'''

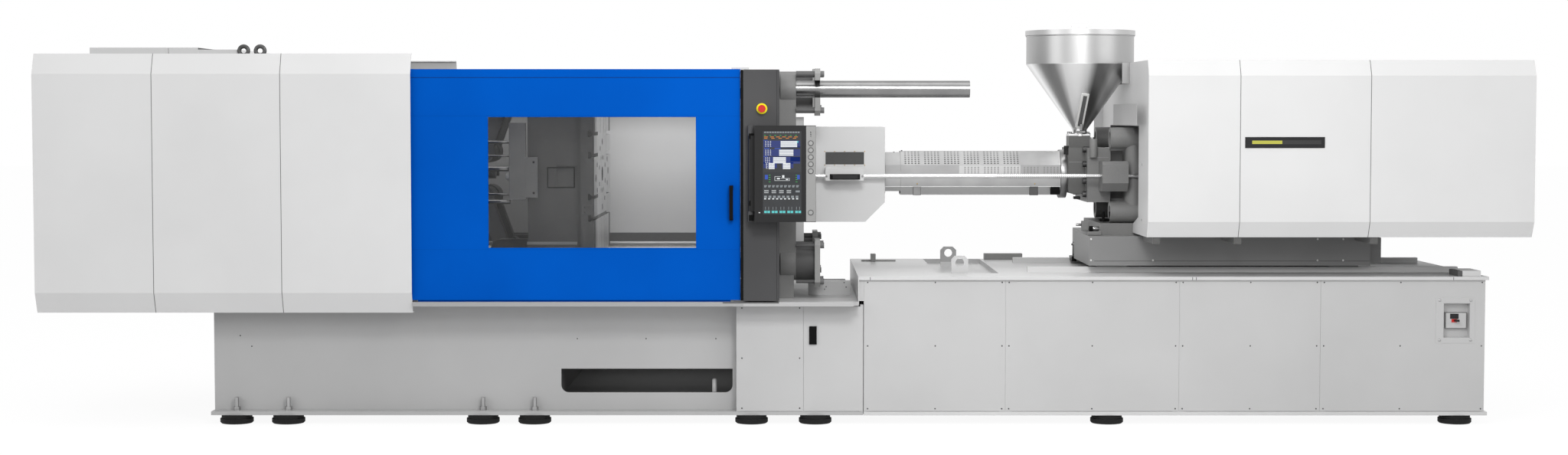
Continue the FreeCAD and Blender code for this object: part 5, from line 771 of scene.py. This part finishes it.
def makeMouldSpace():
    face = {"x": -1155, "half": 636, "thick": 0.6, "slots": (-258, -127, 127, 258), "neck": 11, "corner": 100,
            "web": 330}
    front, neck = face["x"] + face["thick"], face["neck"]
    levels = [edge for slot in face["slots"] for edge in (slot - neck, slot + neck)]
    levels = [-face["half"]] + levels + [face["half"]]
    strips = []
    for low, high in zip(levels[0::2], levels[1::2]):
        # the outer strips are shorter, clear of the tie bars
        reach = face["half"] - face["corner"] * (abs(low + high) > 800)
        strips.append(((face["x"], -reach, axisHeight + low), (front, reach, axisHeight + high)))
    middle = [((face["x"], -face["web"], axisHeight + slot - neck),
               (front, face["web"], axisHeight + slot + neck))
              for slot in face["slots"]]
    pierce(blockSet("platen_face", "milledFace", "moving_platen", strips + middle, 0.3))
    # holes in the face: place along Y, height above the middle line, radius
    holes = [(0, 204, 20), (-167, 163, 16), (0, 102, 14), (-400, 66, 16), (220, 53, 15), (400, 87, 18),
             (-500, -15, 23), (-235, 44, 15),
             (0, 0, 46), (470, 10, 22), (-235, -58, 15), (220, -49, 15), (-400, -92, 16), (400, -68, 16),
             (0, -103, 14),
             (190, -160, 16), (0, -209, 20)]
    pierce(drumSet("platen_holes", "gapBlack", "moving_platen", "x",
                   [((-1154.2, y, axisHeight + z), r, 1.2) for y, z, r in holes], 0.2, 20))
    grooves = [((-1155, y - 2, low), (-1153.8, y + 2, high)) for y in (-260, -125, 136, 290) for low,
               high in ((990, 1225), (1745, 1960))]
    blockSet("platen_grooves", "shadowGrey", "moving_platen", grooves, 0.2)
    # the bracket on the platen's side, its screws, the cast recess and the small cover beside the slots
    bracket = [((-1672, -640, 1340), (-1570, -602, 1810)), ((-1572, -640, 1352), (-1496, -632, 1600))]
    blockSet("platen_bracket", "castPaint", "moving_platen", bracket, 3, 2)
    drumSet("bracket_screws", "blackOxide", "moving_platen", "y",
            [((-1522, -641, z), 7, 4) for z in (1383, 1570)], 1, 16)
    rim, left, right, low, high = 7, -1444, -1275, 1412, 1540
    frameParts = [((left, -602, low), (right, -599.5, low + rim)),
                  ((left, -602, high - rim), (right, -599.5, high)),
                  ((left, -602, low), (left + rim, -599.5, high)),
                  ((right - rim, -602, low), (right, -599.5, high))]
    blockSet("platen_recess", "blackOxide", "moving_platen", frameParts, 1.2)
    # a light line along the platen's foot: painted highlight on its lower edge
    blockSet("platen_foot_highlight", "panelStrip", "moving_platen", [((-1568, -603, 1066), (-1262, -600, 1084))],
             1)
    blockSet("slot_cover", "platenPaint", "moving_platen", [((-1232, -641, 1249), (-1157, -638, 1311))], 1)
    drumSet("slot_cover_screws", "blackOxide", "moving_platen", "y",
            [((-1212, -641.5, z), 4, 2) for z in (1264, 1294)], 0.4, 12)
    # guide bars of the ejector, seen between the bracket and the gate
    bars = [((-1755, -470, 1690), 9, 150), ((-1755, -470, 1606), 6, 150), ((-1755, -500, 1527), 16, 150),
            ((-1755, -470, 1370), 8, 150),
            ((-1755, -500, 1325), 14, 150)]
    drumSet("ejector_bars", "tieBarChrome", "moving_platen", "x", bars, 1, 20)
    bpy.ops.mesh.primitive_uv_sphere_add(segments=24, ring_count=14, radius=26 * mm,
                                         location=(-1.69, -0.5, 1.478))
    knob = bpy.context.object
    knob.scale = (0.8, 1, 1)
    bpy.ops.object.shade_smooth()
    settle(knob, "ejector_ball", "whitePlastic", "moving_platen")
    # inside the rear gate: a buffer rail with its shadow line
    blockSet("rear_gate_rail", "shadowGrey", "rear_gate", [((-2100, 941, 1003), (-300, 948, 1062))], 1.5)
    blockSet("rear_gate_strip", "milledFace", "rear_gate", [((-2100, 938, 989), (-300, 948, 1002))], 1.5)
    print("mould space made")


makeMouldSpace()


# purge guard: mesh window with its screwed frame, bracket bolts, grip pad, screws on the roof
def makeGuardTrim():
    window = {"left": 257, "right": 496, "low": 1550, "high": 1627, "face": -350, "pitch": 6.0, "wire": 0.9,
              "rim": 8}
    left, right, low, high, rim = (window[key] for key in ("left", "right", "low", "high", "rim"))
    wires = []
    x = left + window["pitch"] / 2
    while x < right:
        wires.append(drum("z", (x, window["face"] + 1.6, (low + high) / 2), window["wire"], high - low, 0, 6))
        x += window["pitch"]
    z = low + window["pitch"] / 2
    while z < high:
        wires.append(drum("x", ((left + right) / 2, window["face"] + 1.6, z), window["wire"], right - left, 0,
                          6))
        z += window["pitch"]
    settle(joinAll(wires), "guard_mesh", "shadowGrey", "purge_guard")
    # a grey sheet just behind the wires: painted shade of the guard's inside, seen through the mesh
    blockSet("guard_mesh_shade_sheet", "shadowGrey", "purge_guard", [((left, -347.4, low), (right, -346.2, high))],
             0.3)
    sides = rimCorners(left - rim, right + rim, low - rim, high + rim, window["face"] - 2.5, window["face"],
                       rim)
    blockSet("guard_window_frame", "guardPaint", "purge_guard", sides, 0.5)
    places = [(x, -353, z) for x in (253, 314, 376, 438, 500) for z in (1546, 1631)]
    copySet("guard_window_screws", "portBrass", "purge_guard", panScrew(3.2, 1.6), places)
    places = [(295, -350, 1521), (453, -350, 1521), (262, -446, 1476), (484, -446, 1476)]
    copySet("guard_bolts", "screwSteel", "purge_guard", socketScrew("y", 7, 6), places)
    blockSet("guard_grip_pad", "blackOxide", "purge_guard", [((282, -447.4, 1459), (469, -446, 1493))], 1.2)
    heads = {"first": 212, "pitch": 16.8, "count": 18}
    places = [(heads["first"] + heads["pitch"] * n, -346, 1778) for n in range(heads["count"])]
    copySet("guard_roof_screws", "guardPaint", "purge_guard", panScrew(5.5, 5.5), places)
    print("guard trim made")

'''

Task description>
Write the material out exactly, with nothing left out.

Solution to the problem>
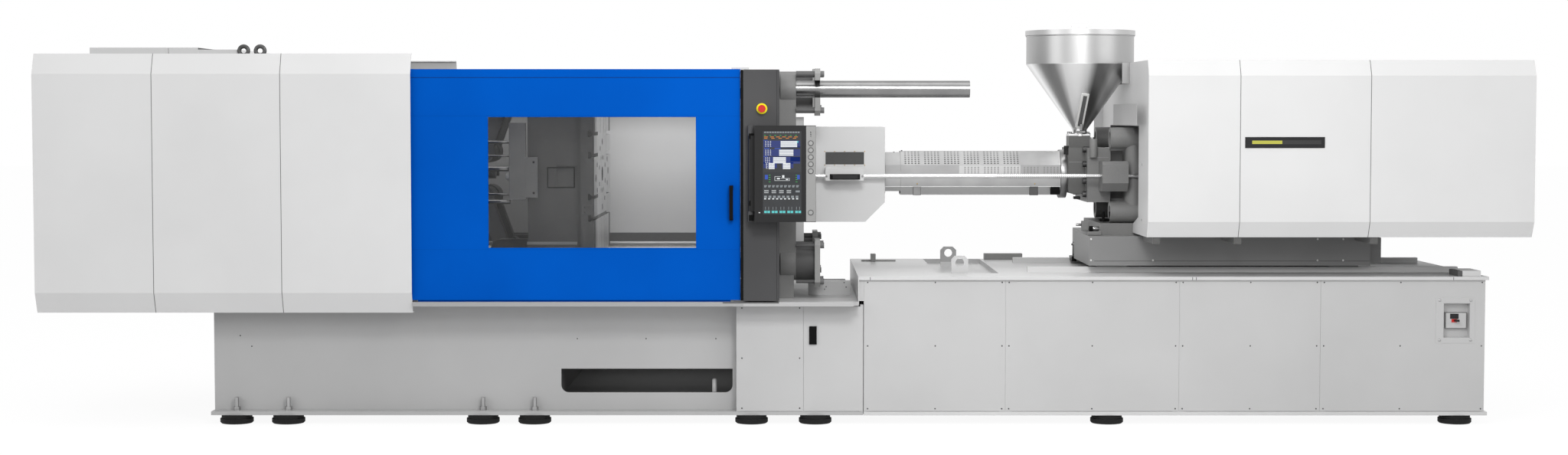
Continue the FreeCAD and Blender code for this object: part 5, from line 771 of scene.py. This part finishes it.
def makeMouldSpace():
    face = {"x": -1155, "half": 636, "thick": 0.6, "slots": (-258, -127, 127, 258), "neck": 11, "corner": 100,
            "web": 330}
    front, neck = face["x"] + face["thick"], face["neck"]
    levels = [edge for slot in face["slots"] for edge in (slot - neck, slot + neck)]
    levels = [-face["half"]] + levels + [face["half"]]
    strips = []
    for low, high in zip(levels[0::2], levels[1::2]):
        # the outer strips are shorter, clear of the tie bars
        reach = face["half"] - face["corner"] * (abs(low + high) > 800)
        strips.append(((face["x"], -reach, axisHeight + low), (front, reach, axisHeight + high)))
    middle = [((face["x"], -face["web"], axisHeight + slot - neck),
               (front, face["web"], axisHeight + slot + neck))
              for slot in face["slots"]]
    pierce(blockSet("platen_face", "milledFace", "moving_platen", strips + middle, 0.3))
    # holes in the face: place along Y, height above the middle line, radius
    holes = [(0, 204, 20), (-167, 163, 16), (0, 102, 14), (-400, 66, 16), (220, 53, 15), (400, 87, 18),
             (-500, -15, 23), (-235, 44, 15),
             (0, 0, 46), (470, 10, 22), (-235, -58, 15), (220, -49, 15), (-400, -92, 16), (400, -68, 16),
             (0, -103, 14),
             (190, -160, 16), (0, -209, 20)]
    pierce(drumSet("platen_holes", "gapBlack", "moving_platen", "x",
                   [((-1154.2, y, axisHeight + z), r, 1.2) for y, z, r in holes], 0.2, 20))
    grooves = [((-1155, y - 2, low), (-1153.8, y + 2, high)) for y in (-260, -125, 136, 290) for low,
               high in ((990, 1225), (1745, 1960))]
    blockSet("platen_grooves", "shadowGrey", "moving_platen", grooves, 0.2)
    # the bracket on the platen's side, its screws, the cast recess and the small cover beside the slots
    bracket = [((-1672, -640, 1340), (-1570, -602, 1810)), ((-1572, -640, 1352), (-1496, -632, 1600))]
    blockSet("platen_bracket", "castPaint", "moving_platen", bracket, 3, 2)
    drumSet("bracket_screws", "blackOxide", "moving_platen", "y",
            [((-1522, -641, z), 7, 4) for z in (1383, 1570)], 1, 16)
    rim, left, right, low, high = 7, -1444, -1275, 1412, 1540
    frameParts = [((left, -602, low), (right, -599.5, low + rim)),
                  ((left, -602, high - rim), (right, -599.5, high)),
                  ((left, -602, low), (left + rim, -599.5, high)),
                  ((right - rim, -602, low), (right, -599.5, high))]
    blockSet("platen_recess", "blackOxide", "moving_platen", frameParts, 1.2)
    # a light line along the platen's foot: painted highlight on its lower edge
    blockSet("platen_foot_highlight", "panelStrip", "moving_platen", [((-1568, -603, 1066), (-1262, -600, 1084))],
             1)
    blockSet("slot_cover", "platenPaint", "moving_platen", [((-1232, -641, 1249), (-1157, -638, 1311))], 1)
    drumSet("slot_cover_screws", "blackOxide", "moving_platen", "y",
            [((-1212, -641.5, z), 4, 2) for z in (1264, 1294)], 0.4, 12)
    # guide bars of the ejector, seen between the bracket and the gate
    bars = [((-1755, -470, 1690), 9, 150), ((-1755, -470, 1606), 6, 150), ((-1755, -500, 1527), 16, 150),
            ((-1755, -470, 1370), 8, 150),
            ((-1755, -500, 1325), 14, 150)]
    drumSet("ejector_bars", "tieBarChrome", "moving_platen", "x", bars, 1, 20)
    bpy.ops.mesh.primitive_uv_sphere_add(segments=24, ring_count=14, radius=26 * mm,
                                         location=(-1.69, -0.5, 1.478))
    knob = bpy.context.object
    knob.scale = (0.8, 1, 1)
    bpy.ops.object.shade_smooth()
    settle(knob, "ejector_ball", "whitePlastic", "moving_platen")
    # inside the rear gate: a buffer rail with its shadow line
    blockSet("rear_gate_rail", "shadowGrey", "rear_gate", [((-2100, 941, 1003), (-300, 948, 1062))], 1.5)
    blockSet("rear_gate_strip", "milledFace", "rear_gate", [((-2100, 938, 989), (-300, 948, 1002))], 1.5)
    print("mould space made")


makeMouldSpace()


# purge guard: mesh window with its screwed frame, bracket bolts, grip pad, screws on the roof
def makeGuardTrim():
    window = {"left": 257, "right": 496, "low": 1550, "high": 1627, "face": -350, "pitch": 6.0, "wire": 0.9,
              "rim": 8}
    left, right, low, high, rim = (window[key] for key in ("left", "right", "low", "high", "rim"))
    wires = []
    x = left + window["pitch"] / 2
    while x < right:
        wires.append(drum("z", (x, window["face"] + 1.6, (low + high) / 2), window["wire"], high - low, 0, 6))
        x += window["pitch"]
    z = low + window["pitch"] / 2
    while z < high:
        wires.append(drum("x", ((left + right) / 2, window["face"] + 1.6, z), window["wire"], right - left, 0,
                          6))
        z += window["pitch"]
    settle(joinAll(wires), "guard_mesh", "shadowGrey", "purge_guard")
    # a grey sheet just behind the wires: painted shade of the guard's inside, seen through the mesh
    blockSet("guard_mesh_shade_sheet", "shadowGrey", "purge_guard", [((left, -347.4, low), (right, -346.2, high))],
             0.3)
    sides = rimCorners(left - rim, right + rim, low - rim, high + rim, window["face"] - 2.5, window["face"],
                       rim)
    blockSet("guard_window_frame", "guardPaint", "purge_guard", sides, 0.5)
    places = [(x, -353, z) for x in (253, 314, 376, 438, 500) for z in (1546, 1631)]
    copySet("guard_window_screws", "portBrass", "purge_guard", panScrew(3.2, 1.6), places)
    places = [(295, -350, 1521), (453, -350, 1521), (262, -446, 1476), (484, -446, 1476)]
    copySet("guard_bolts", "screwSteel", "purge_guard", socketScrew("y", 7, 6), places)
    blockSet("guard_grip_pad", "blackOxide", "purge_guard", [((282, -447.4, 1459), (469, -446, 1493))], 1.2)
    heads = {"first": 212, "pitch": 16.8, "count": 18}
    places = [(heads["first"] + heads["pitch"] * n, -346, 1778) for n in range(heads["count"])]
    copySet("guard_roof_screws", "guardPaint", "purge_guard", panScrew(5.5, 5.5), places)
    print("guard trim made")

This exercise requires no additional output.